И тем не менее очевидно, что дворяне, офицеры и чиновники составляли только часть всех казненных пугачевцами. Поэтому более правильным представляется говорить об отсутствии сословной направленности повстанческих казней. Жертвами бунтовщиков могли стать люди любой социальной и национальной принадлежности без различия пола и возраста. Выбор «мишени» в бескомпромиссном противоборстве неизбежно определялся традиционно понимаемым общественным разделением, культурно-символической оппозицией добра и зла: «свой» всегда стоит за правое дело (дело Бога), «чужой» (неверный) этому делу – безусловный враг (одержим дьяволом). «Такие воззрения позволяли и вынуждали лишить статуса “ближнего” всех, кто объективно служит не небесному, а адскому владыке. Отвергающие “православное” подданство – еретики, иноверцы – вполне последовательно приравнивались к принявшим противоположное подданство, значит, покровительство нечистой силы» [9; 175, 177].
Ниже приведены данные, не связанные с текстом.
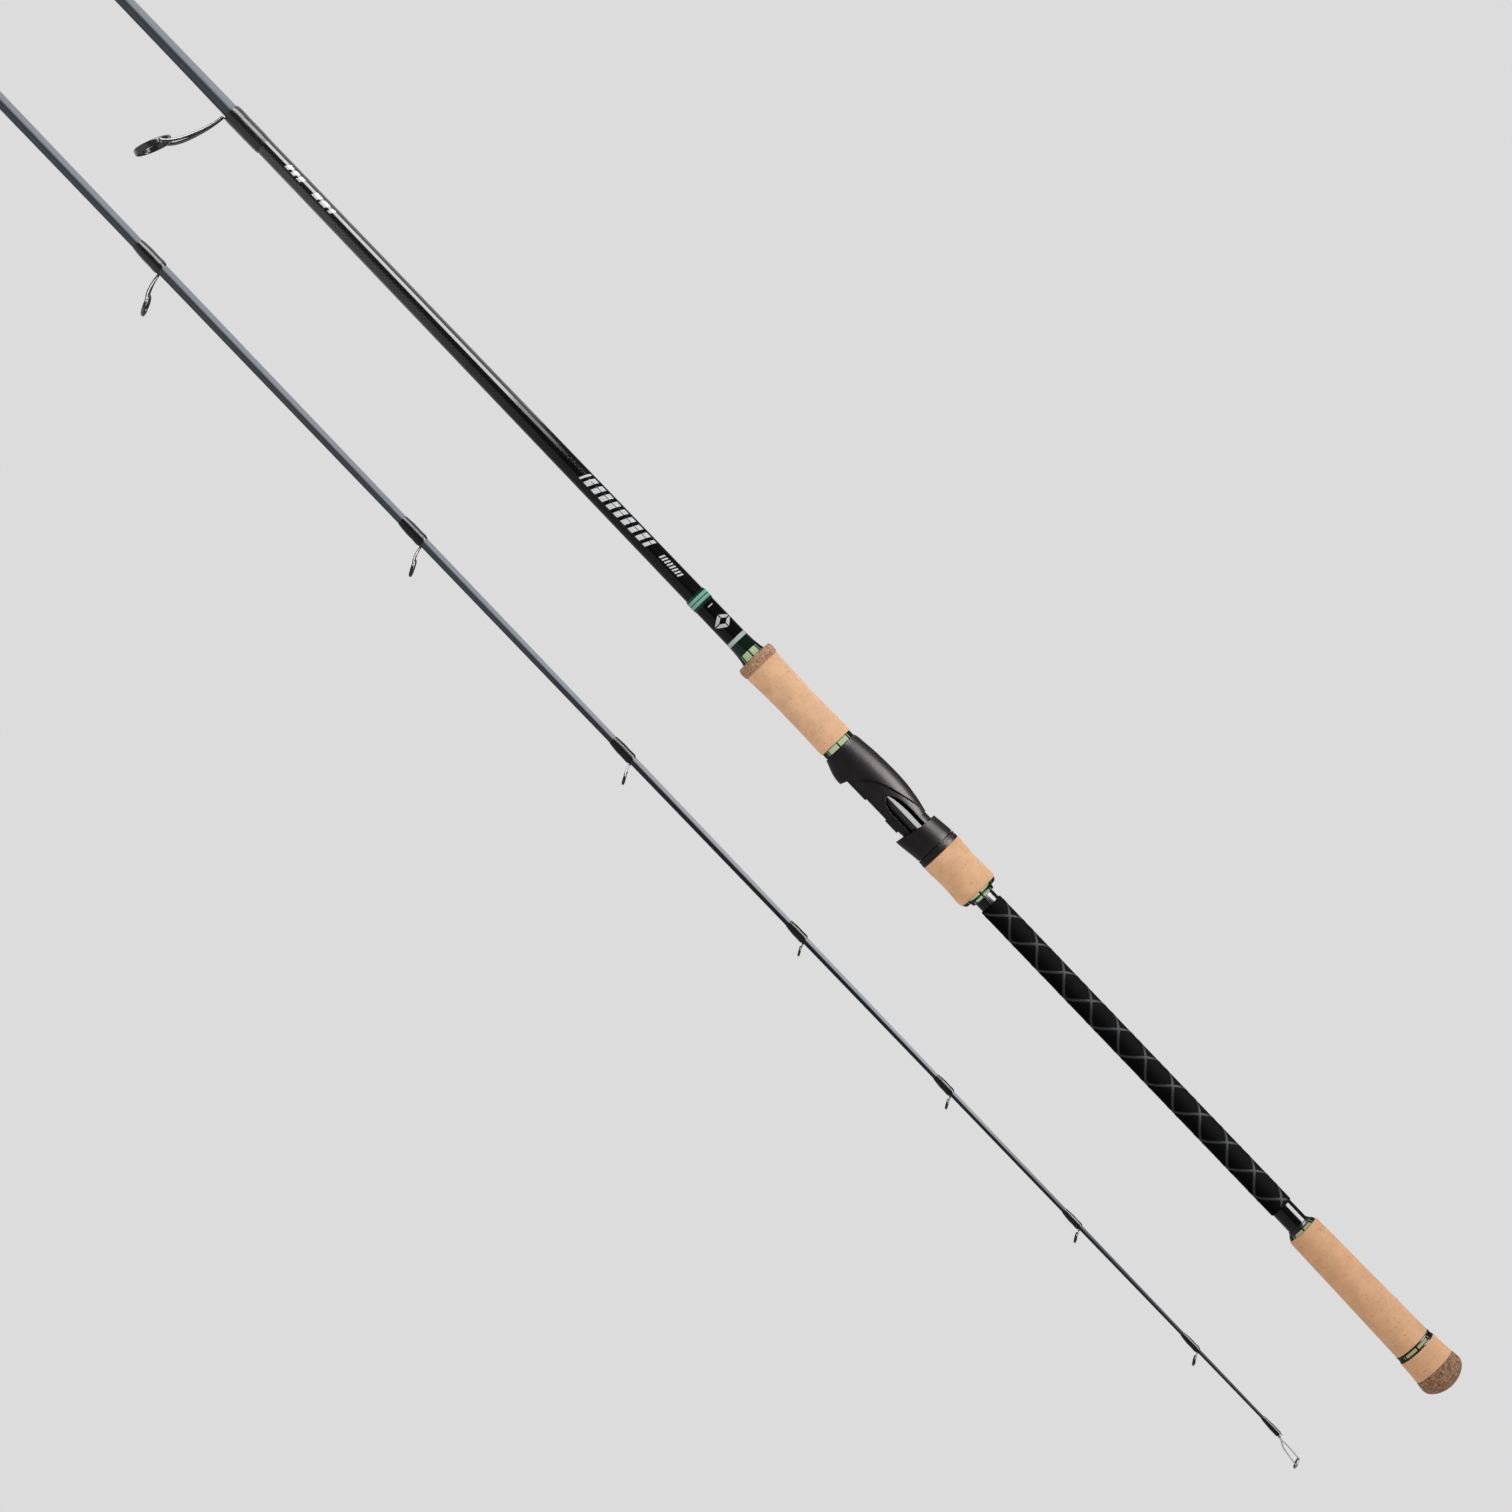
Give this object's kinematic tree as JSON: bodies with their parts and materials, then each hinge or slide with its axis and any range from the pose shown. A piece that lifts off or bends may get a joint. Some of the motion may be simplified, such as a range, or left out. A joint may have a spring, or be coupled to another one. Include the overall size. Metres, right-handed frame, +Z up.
{
  "type": "spinning rod",
  "caption": "Two-piece spinning rod, broken down: cork grips, sliding-hood reel seat turned by a cork lock nut, tapered hollow blanks with graded line guides and a put-over ferrule.",
  "frame": {"origin": "centre of the butt cap's flat end face, on the butt section's axis", "axes": "-X runs up the butt section to its ferrule; +X points out of the butt cap; -Z is the reel and guide side; the tip section lies parallel below, its tip-top towards +X; +Z up"},
  "size_m": [1.358, 0.0298, 0.1496],
  "materials": {
    "blank_satin": "satin unsanded grey carbon",
    "blank_gloss": "clear-coated black woven carbon",
    "burl_cork": "speckled composite cork, matt",
    "natural_cork": "natural cork, matt, fine pits",
    "black_trim": "black anodised, semi-gloss",
    "green_trim": "light green metallic anodised",
    "grip_sleeve": "matt black sleeve with crossed raised lines",
    "seat_black": "satin black moulding with a warm sheen",
    "arbor_foam": "dark rigid foam, matt",
    "hood_cushion": "soft dark liner, matt",
    "green_wrap": "dark green thread under epoxy",
    "silver_trim": "silver-white thread under epoxy",
    "black_wrap": "black thread under epoxy",
    "teal_wrap": "dark green thread with a teal metallic band",
    "guide_metal": "dark polished steel",
    "guide_ceramic": "polished dark ceramic"
  },
  "bodies": {
    "butt_section": {"butt_blank": "blank_satin", "gloss_overwrap": "blank_gloss", "butt_cap": "burl_cork", "butt_cork_ring": "natural_cork", "butt_trim_washers": "black_trim", "butt_trim_band": "green_trim", "butt_grip": "natural_cork", "butt_grip_check": "green_trim", "butt_check_collar": "black_trim", "rear_grip_sleeve": "grip_sleeve", "rear_check": "green_trim", "reel_seat_body": "seat_black", "seat_front_check": "green_trim", "seat_arbor_front": "arbor_foam", "seat_arbor_rear": "arbor_foam", "fixed_hood_cushion": "hood_cushion", "fore_grip": "natural_cork", "fore_grip_ring": "burl_cork", "front_winding_check": "green_trim", "front_green_wrap": "green_wrap", "silver_trim_band": "silver_trim", "label_wrap": "black_wrap", "teal_trim_wrap": "teal_wrap", "stripper_frame": "guide_metal", "stripper_ring": "guide_ceramic", "stripper_wrap": "black_wrap"},
    "moving_hood": {"moving_hood": "seat_black", "hood_liner": "hood_cushion"},
    "lock_nut": {"lock_nut": "seat_black", "lock_nut_cork": "natural_cork", "lock_nut_end_ring": "green_trim"},
    "tip_section": {"tip_blank": "blank_satin", "tip_ferrule_wrap": "black_wrap", "tip_top_frame": "guide_metal", "tip_top_ring": "guide_ceramic", "tip_top_wrap": "black_wrap", "guide_2_frame": "guide_metal", "guide_2_ring": "guide_ceramic", "guide_2_wrap": "black_wrap", "guide_3_frame": "guide_metal", "guide_3_ring": "guide_ceramic", "guide_3_wrap": "black_wrap", "guide_4_frame": "guide_metal", "guide_4_ring": "guide_ceramic", "guide_4_wrap": "black_wrap", "guide_5_frame": "guide_metal", "guide_5_ring": "guide_ceramic", "guide_5_wrap": "black_wrap", "guide_6_frame": "guide_metal", "guide_6_ring": "guide_ceramic", "guide_6_wrap": "black_wrap", "guide_7_frame": "guide_metal", "guide_7_ring": "guide_ceramic", "guide_7_wrap": "black_wrap", "guide_8_frame": "guide_metal", "guide_8_ring": "guide_ceramic", "guide_8_wrap": "black_wrap", "guide_9_frame": "guide_metal", "guide_9_ring": "guide_ceramic", "guide_9_wrap": "black_wrap"}
  },
  "joints": [
    {"name": "hood_slide", "type": "slide", "parent": "butt_section", "child": "moving_hood", "axis": [-1, 0, 0], "range_m": [0, 0.008]},
    {"name": "nut_turn", "type": "hinge", "parent": "moving_hood", "child": "lock_nut", "pos_m": [-0.43, 0, 0], "axis": [-1, 0, 0], "range_deg": [0, 1440]},
    {"name": "tip_section_draw", "type": "slide", "parent": "butt_section", "child": "tip_section", "axis": [1, 0, 0], "range_m": [0, 0.075]}
  ],
  "couplings": [
    {"joint": "nut_turn", "follows": "hood_slide", "rad_per_m": 3141.6}
  ]
}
Безусловно, с точки зрения Пугачева-Петра III, все, кто ему не подчинялся, были клятвопреступниками, нарушившими верноподданническую присягу. Следовательно, они являлись изменниками. Но царь – помазанник Божий, поэтому измена ему – это страшный грех, грешникам же уготованы адские муки и на том, и на этом свете. «А в противности поступка всех, от первого до последнего, в состоянии мы рубить и вешать, дабы никто к искушению диавольскому себя не предавал», – заявлялось, например, в одном из пугачевских указов [33; 32].